#### RECORDS FOR THE TASK

--- start ---

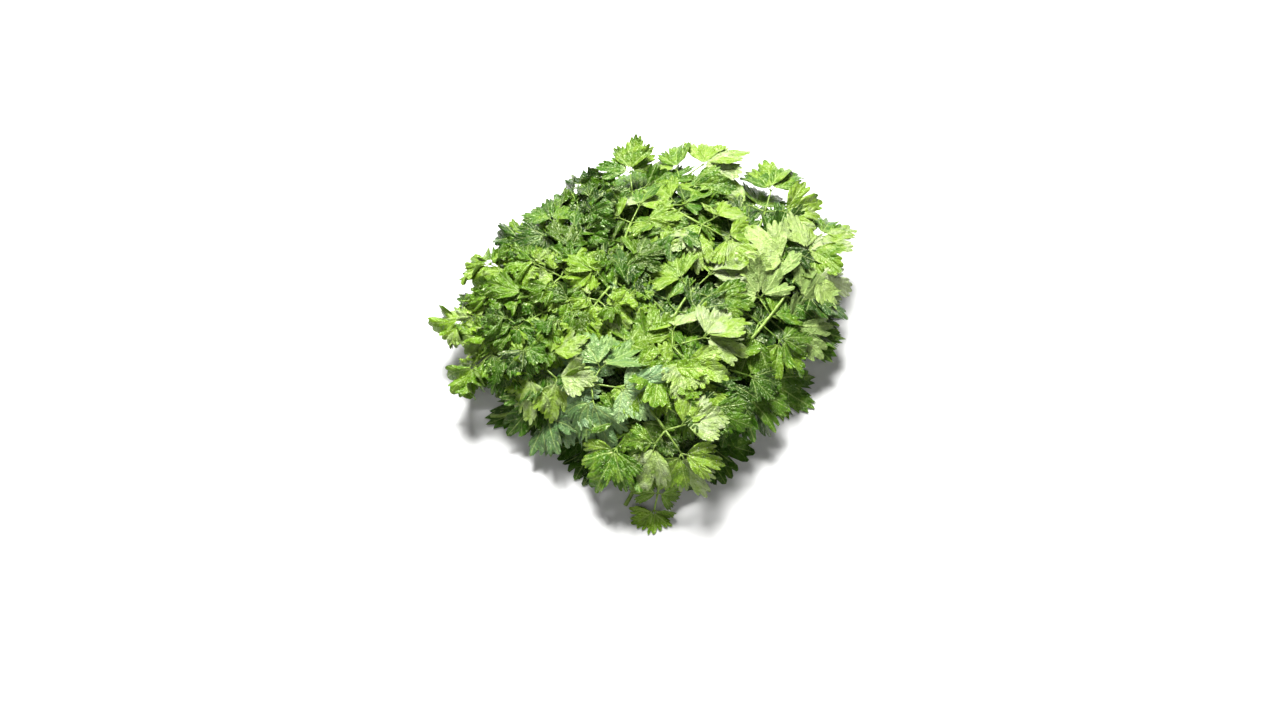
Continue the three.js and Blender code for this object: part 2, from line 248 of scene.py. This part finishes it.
class Shells:
    """Closed shells gathered for one piece: points, faces of four or more corners, and the finish's marks."""

    def __init__(self):
        self.points, self.faces, self.flat, self.marks, self.rims = [], [], [], [], []
        self.count = 0

    def add(self, points, faces, flat, marks, rim):
        """Takes points (n, 3), a list of (m, corners) faces, pattern places (n, 2), four marks and rims."""
        self.points.append(points)
        self.faces += [f + self.count for f in faces]
        self.flat.append(flat)
        self.marks.append(np.broadcast_to(marks, (len(points), 4)))
        self.rims.append(np.broadcast_to(rim, len(points)))
        self.count += len(points)

    def make(self, name):
        """The piece's mesh object, with its pattern places, marks and sharp rims."""
        corners = np.concatenate([f.ravel() for f in self.faces])
        totals = np.concatenate([np.full(len(f), f.shape[1]) for f in self.faces])
        mesh = bpy.data.meshes.new(name)
        mesh.vertices.add(self.count)
        points = np.concatenate(self.points) + HEAP_PLACE
        mesh.vertices.foreach_set("co", (points * MM).astype(np.float32).ravel())
        mesh.loops.add(len(corners))
        mesh.loops.foreach_set("vertex_index", corners.astype(np.int32))
        mesh.polygons.add(len(totals))
        mesh.polygons.foreach_set("loop_start", (np.cumsum(totals) - totals).astype(np.int32))
        mesh.update(calc_edges=True)
        mesh.polygons.foreach_set("use_smooth", np.ones(len(totals), bool))
        places = mesh.uv_layers.new(name="leaflet")
        places.uv.foreach_set("vector", np.concatenate(self.flat)[corners].astype(np.float32).ravel())
        marks = np.concatenate(self.marks)
        for k, mark in enumerate(("pale", "lean", "under", "stalk")):
            attribute = mesh.attributes.new(mark, "FLOAT", "POINT")
            attribute.data.foreach_set("value", marks[:, k].astype(np.float32))
        ends = np.empty(2 * len(mesh.edges), np.int32)
        mesh.edges.foreach_get("vertices", ends)
        rim = np.concatenate(self.rims)[ends.reshape(-1, 2)]
        sharp = mesh.attributes.new("sharp_edge", "BOOLEAN", "EDGE")
        sharp.data.foreach_set("value", (rim[:, 0] == rim[:, 1]) & (rim[:, 0] > 0))
        piece = bpy.data.objects.new(name, mesh)
        bpy.context.scene.collection.objects.link(piece)
        return piece


def grid_faces(rows, columns):
    """Quads of a grid of rows by columns points, numbered along each row."""
    first = (np.arange(rows - 1)[:, None] * columns + np.arange(columns - 1)).ravel()
    return np.stack([first, first + 1, first + columns + 1, first + columns], axis=1)


def add_tube(shells, path, radii, sides, normal, ribs, marks):
    """A capped tube: ring k is path[k] + radius[k] (1 + ribs cos 5a) (cos a side + sin a up)."""
    count = len(path)
    along = unit(np.gradient(path, axis=0))
    side = unit(np.cross(normal, along))
    up = np.cross(along, side)
    around = 2 * np.pi * np.arange(sides) / sides
    swell = radii[:, None] * (1 + ribs * np.cos(5 * around))
    points = path[:, None] + swell[..., None] * (
        np.cos(around)[None, :, None] * side[:, None] + np.sin(around)[None, :, None] * up[:, None])
    first = np.arange(count - 1)[:, None] * sides + np.arange(sides)
    after = np.arange(count - 1)[:, None] * sides + (np.arange(sides) + 1) % sides
    walls = np.stack([first, after, after + sides, first + sides], axis=-1).reshape(-1, 4)
    start = np.arange(sides)[::-1][None]
    end = (np.arange(sides) + (count - 1) * sides)[None]
    length = np.repeat(np.linspace(0, 1, count), sides)
    flat = np.stack([length, np.tile(around, count)], axis=1)
    shells.add(points.reshape(-1, 3), [walls, start, end], flat, marks, 0)


def leaf_outline(turn, cut, slot, side):
    """Margin radius of a leaflet as a share of its length, at each turn from its midrib, counted in teeth.

    Three lobes stand at 0 and at plus and minus the lobe spacing. With a the turn from a lobe's tip over half
    the spacing, a lobe falls from its tip by a^1.6 and into the slot between two lobes by a^9. The outer side
    of a side lobe falls down to the wedge at the base. The second result is the teeth: blunt, with 0 in the
    notches.
    """
    outward = np.abs(turn) - cut.lobe
    across_middle, across_side = np.abs(turn) / (cut.lobe / 2), np.abs(outward) / (cut.lobe / 2)
    middle = 1 - 0.2 * across_middle**1.6 - (0.8 - slot) * across_middle**9
    inner = side * (1 - 0.1 * across_side**1.6) - (0.9 * side - slot) * across_side**9
    outer = side - (side - 0.36) * (np.abs(outward) / (cut.teeth / 2 - cut.lobe)) ** 1.7
    smooth = np.where(np.abs(turn) <= cut.lobe / 2, middle, np.where(outward < 0, inner, outer))
    return smooth, 1 - np.abs(2 * ((turn + 0.5) % 1) - 1) ** 2.6


class Cut:
    """How finely a leaflet is cut: rays to a tooth, rows from base to margin, teeth, teeth between lobe tips,
    how deep the teeth go, how far out the slots between lobes start, and how much the blade curls.
    """

    def __init__(self, rays, rows, teeth, lobe, bite, slot, curl):
        self.rays, self.rows, self.teeth, self.lobe = rays, np.array(rows), teeth, lobe
        self.bite, self.slot, self.curl = bite, slot, curl


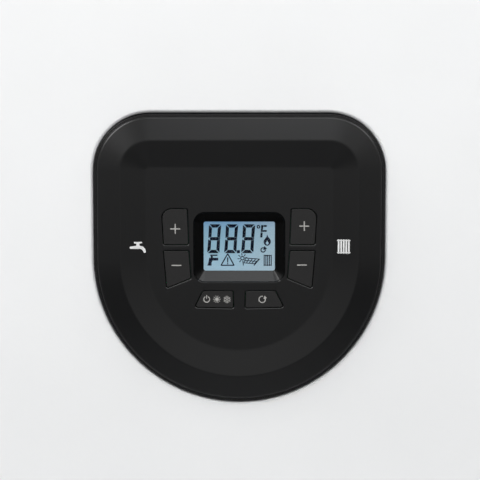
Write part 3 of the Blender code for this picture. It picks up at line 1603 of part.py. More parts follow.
def cable_gland(parent, look):
    """The gland where a supply cable would enter, its nut under the casing."""
    nut_top = -gap
    place = (gland_x, gland_depth, 0)
    profile = [(gland_bore, nut_top - gland_nut_height), (gland_nut, nut_top - gland_nut_height),
               (gland_nut, nut_top), (gland_thread, nut_top), (gland_thread, gland_thread_height),
               (gland_bore, gland_thread_height)]
    return turned("cable_gland", profile, look["dark_plastic"], parent, place, bore=True, steps=12)


# The whole boiler

def palette():
    """The materials by name."""
    return {
        "white": principled("white_enamel", (0.86, 0.87, 0.88), 0.32),
        "zinc": principled("zinc_plate", (0.62, 0.64, 0.66), 0.42, 1.0),
        "foam": principled("seal_foam", (0.05, 0.05, 0.05), 0.95),
        "black": principled("panel_black", (0.016, 0.016, 0.018), 0.38),
        "key": principled("key_black", (0.022, 0.022, 0.024), 0.45),
        "clear": principled("window_clear", (0.9, 0.95, 1.0), 0.05, 0.0, 0.25),
        "display": principled("display_blue", (0.42, 0.66, 0.85), 0.25),
        "board": principled("board_green", (0.03, 0.20, 0.09), 0.45),
        "grey_plastic": principled("grey_plastic", (0.35, 0.36, 0.37), 0.55),
        "dark_plastic": principled("dark_plastic", (0.045, 0.047, 0.05), 0.5),
        "pale_plastic": principled("pale_plastic", (0.72, 0.70, 0.64), 0.5),
        "aluminium": principled("aluminium", (0.75, 0.76, 0.77), 0.35, 1.0),
        "cast": principled("cast_aluminium", (0.58, 0.59, 0.60), 0.55, 1.0),
        "steel": principled("stainless_steel", (0.66, 0.66, 0.65), 0.28, 1.0),
        "copper": principled("copper", (0.80, 0.42, 0.27), 0.32, 1.0),
        "brass": principled("brass", (0.76, 0.60, 0.30), 0.35, 1.0),
        "red": principled("red_enamel", (0.50, 0.03, 0.02), 0.4),
        "motor": principled("motor_grey", (0.16, 0.17, 0.18), 0.5),
        "ceramic": principled("ceramic", (0.85, 0.84, 0.80), 0.3),
    }


def keep_edges_crisp():
    """Split the shading along the edges that joins and cuts leave on the smooth pieces."""
    for solid in bpy.context.scene.objects:
        if solid.type == "MESH" and not solid.hide_render and solid.modifiers:
            split = solid.modifiers.new("crisp_edges", "EDGE_SPLIT")
            split.split_angle = radians(crisp_angle)


def build():
    """Build the boiler on its bodies."""
    clear_scene()
    look = palette()
    root = empty("boiler", (0, 0, -hang_height))
    middle_z = manifold_foot + manifold_height / 2
    relief_front = tail_depth + manifold_depth / 2 + gap + relief_length
    cover_body = empty("cover", parent=root)
    fan_body = empty("fan_wheel", (fan_x, 0, fan_z), root)
    pump_body = empty("pump_wheel", (pump_x, 0, pump_z), root)
    relief_body = empty("relief_knob", (relief_x, relief_front, middle_z), root)
    filling_body = empty("filling_tap", (filling_x, tail_depth, -filling_drop), root)
    needle_body = empty("needle", (gauge_x, gauge_depth, 0), root)

    tails = tail_table()
    relief_depth = tail_depth + manifold_depth / 2 + gap + relief_length / 2
    holes = [(x, tail_depth, radius) for x, radius in tails.values()]
    holes += [(relief_x, relief_depth, relief_outlet), (filling_x, tail_depth, filling_radius),
              (0, drain_depth, trap_outlet), (gauge_x, gauge_depth, gauge_radius),
              (gland_x, gland_depth, gland_thread)]

    wall_bracket(root, look)
    back_frame(root, look)
    side_panel("side_panel_left", -1, root, look)
    side_panel("side_panel_right", 1, root, look)
    top_panel(root, look)
    bottom_panel(root, look, holes)
    front_cover(cover_body, look)
    cover_screw("cover_screw_left", -1, cover_body, look)
    cover_screw("cover_screw_right", 1, cover_body, look)
    cover_seal(root, look)

    control_fascia(root, look)
    for name, (corners, radii) in key_table().items():
        panel_key(name, corners, radii, empty(f"{name}_slide", parent=root), look)
    lcd_window(root, look)
    lcd_module(root, look)
    circuit_board(root, look)
    control_box(root, look)

    for maker in (flue_collar, flue_pipe, exchanger_shell, exchanger_coil, burner_door, burner_tube,
                  ignition_electrode, fan_housing, fan_motor, mixer, air_intake, gas_valve, gas_pipe,
                  pump_housing, pump_motor, plate_exchanger, expansion_vessel, pipes, air_vent,
                  diverter_actuator, safety_valve, filling_valve, condensate_trap, pressure_gauge,
                  cable_gland):
        maker(root, look)
    fan_impeller(fan_body, look)
    pump_impeller(pump_body, look)
    for name, (x, radius) in tails.items():
        pipe_tail(name, x, radius, root, look)
    manifold("flow_manifold", -1, root, look)
    manifold("return_manifold", 1, root, look)
    knob("safety_valve_knob", relief_knob_radius, relief_knob_length, pin_length - bore_clearance,
         look["red"], relief_body, FRONT)
    knob("filling_knob", filling_knob_radius, filling_knob_height, pin_length - bore_clearance,
         look["dark_plastic"], filling_body, DOWN)
    gauge_needle(needle_body, look)
    keep_edges_crisp()


if __name__ == "__main__":
    build()
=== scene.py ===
import logging
import math
from collections.abc import Callable, Iterator, Sequence
from contextlib import contextmanager
from dataclasses import dataclass
from enum import Enum
from typing import Self

import bmesh
import bpy
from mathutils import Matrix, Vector


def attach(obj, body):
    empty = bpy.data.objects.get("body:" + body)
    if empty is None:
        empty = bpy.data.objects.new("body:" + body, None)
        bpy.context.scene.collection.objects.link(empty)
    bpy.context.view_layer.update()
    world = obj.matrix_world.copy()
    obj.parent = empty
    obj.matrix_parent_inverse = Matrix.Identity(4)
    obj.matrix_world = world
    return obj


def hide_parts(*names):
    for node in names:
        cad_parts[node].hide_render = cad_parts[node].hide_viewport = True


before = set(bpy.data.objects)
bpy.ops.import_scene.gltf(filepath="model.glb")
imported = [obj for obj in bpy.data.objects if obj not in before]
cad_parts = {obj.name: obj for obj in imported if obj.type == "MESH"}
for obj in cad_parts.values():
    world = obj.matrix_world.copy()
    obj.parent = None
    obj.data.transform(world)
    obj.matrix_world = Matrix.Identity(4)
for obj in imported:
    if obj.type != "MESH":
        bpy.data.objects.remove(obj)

MM = 0.001
CLOSE = 1e-6
FINE = 1e-7
FACING_ROOM = (math.pi / 2, 0.0, 0.0)
FACING_DOWN = (math.pi, 0.0, 0.0)
log = logging.getLogger("boiler")

Point = tuple[float, float]
Place = tuple[float, float, float]
Colour = tuple[float, float, float]
Number = "float | Value"


class Slot(Enum):
    """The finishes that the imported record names."""

    WHITE = "white_enamel"
    ZINC = "zinc_plate"
    FOAM = "seal_foam"
    PANEL = "panel_black"
    KEY = "key_black"
    WINDOW = "window_clear"
    DISPLAY = "display_blue"
    BOARD = "board_green"
    GREY = "grey_plastic"
    DARK = "dark_plastic"
    PALE = "pale_plastic"
    ALUMINIUM = "aluminium"
    CAST = "cast_aluminium"
    STEEL = "stainless_steel"
    COPPER = "copper"
    BRASS = "brass"
    RED = "red_enamel"
    MOTOR = "motor_grey"
    CERAMIC = "ceramic"


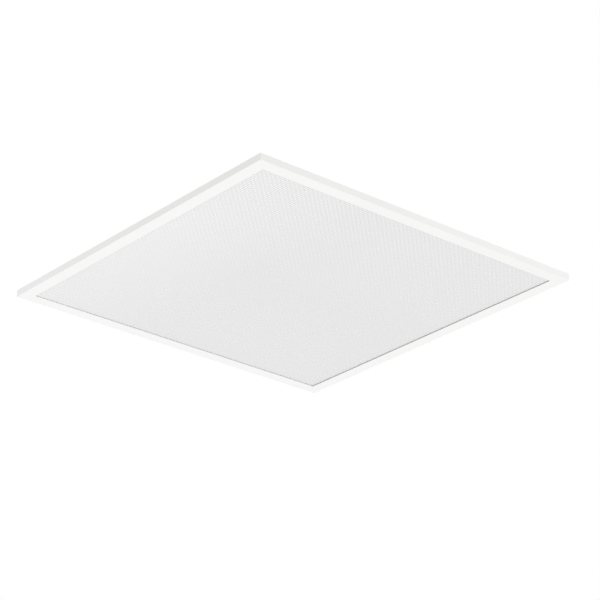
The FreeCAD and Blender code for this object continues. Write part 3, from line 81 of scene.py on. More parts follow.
class Value:
    """A number in a shader: a node's output socket that takes part in Python arithmetic."""

    def __init__(self, graph: "Graph", socket: bpy.types.NodeSocket) -> None:
        """Keeps the graph that the socket belongs to."""
        self.graph = graph
        self.socket = socket

    def math(self, operation: str, *others: "Number") -> "Value":
        """Returns the result of one Math node that starts from this value."""
        return self.graph.math(operation, self, *others)

    def __add__(self, other: "Number") -> "Value":
        """Returns this value plus another."""
        return self.math("ADD", other)

    __radd__ = __add__

    def __sub__(self, other: "Number") -> "Value":
        """Returns this value less another."""
        return self.math("SUBTRACT", other)

    def __rsub__(self, other: "Number") -> "Value":
        """Returns another value less this one."""
        return self.graph.math("SUBTRACT", other, self)

    def __mul__(self, other: "Number") -> "Value":
        """Returns this value times another."""
        return self.math("MULTIPLY", other)

    __rmul__ = __mul__

    def __abs__(self) -> "Value":
        """Returns the value without its sign."""
        return self.math("ABSOLUTE")

    def below(self, limit: float) -> "Value":
        """Returns 1 where this value is below a limit, and 0 elsewhere."""
        return self.math("LESS_THAN", limit)

    def above(self, limit: float) -> "Value":
        """Returns 1 where this value is above a limit, and 0 elsewhere."""
        return self.math("GREATER_THAN", limit)

    def most(self, other: "Number") -> "Value":
        """Returns the larger of two values."""
        return self.math("MAXIMUM", other)

    def triangle(self, period: float) -> "Value":
        """Returns the distance to the nearest multiple of a period."""
        return self.math("PINGPONG", period / 2)

    def zigzag(self, period: float) -> "Value":
        """Returns an even zigzag from -1 at each multiple of a period to 1 halfway between two."""
        return self.triangle(period) * (4 / period) - 1.0

    def ramp(self, low: float, high: float) -> "Value":
        """Returns 0 at low and before it, 1 at high and past it, and a straight slope between them."""
        sockets = {"Value": self, "From Min": low, "From Max": high}
        return Value(self.graph, self.graph.node("ShaderNodeMapRange", sockets=sockets).outputs["Result"])

    def spread(self, half: float = 0.15) -> "Value":
        """Returns what lies within half of 0.5 stretched to 0 to 1, which gives blotches clearer edges."""
        return self.ramp(0.5 - half, 0.5 + half)

    def about(self, middle: "Number", span: float) -> "Value":
        """Returns a middle value plus a span times how far this value lies above 0.5."""
        return middle + span * (self - 0.5)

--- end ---

#### WHAT IS ASKED
Restate the listing exactly, starting at its first line and ending at the line where "self.count += len(points)" occurs; include both and no other lines.

#### WRITTEN RESPONSE
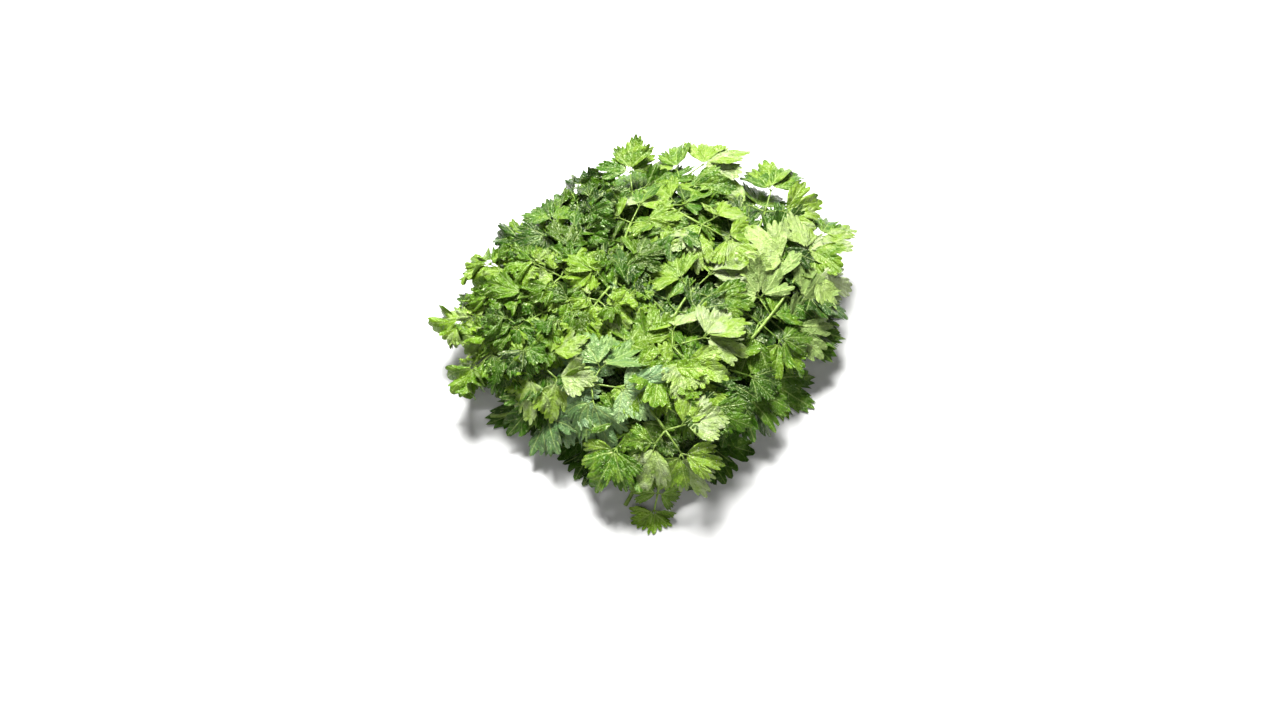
Continue the three.js and Blender code for this object: part 2, from line 248 of scene.py. This part finishes it.
class Shells:
    """Closed shells gathered for one piece: points, faces of four or more corners, and the finish's marks."""

    def __init__(self):
        self.points, self.faces, self.flat, self.marks, self.rims = [], [], [], [], []
        self.count = 0

    def add(self, points, faces, flat, marks, rim):
        """Takes points (n, 3), a list of (m, corners) faces, pattern places (n, 2), four marks and rims."""
        self.points.append(points)
        self.faces += [f + self.count for f in faces]
        self.flat.append(flat)
        self.marks.append(np.broadcast_to(marks, (len(points), 4)))
        self.rims.append(np.broadcast_to(rim, len(points)))
        self.count += len(points)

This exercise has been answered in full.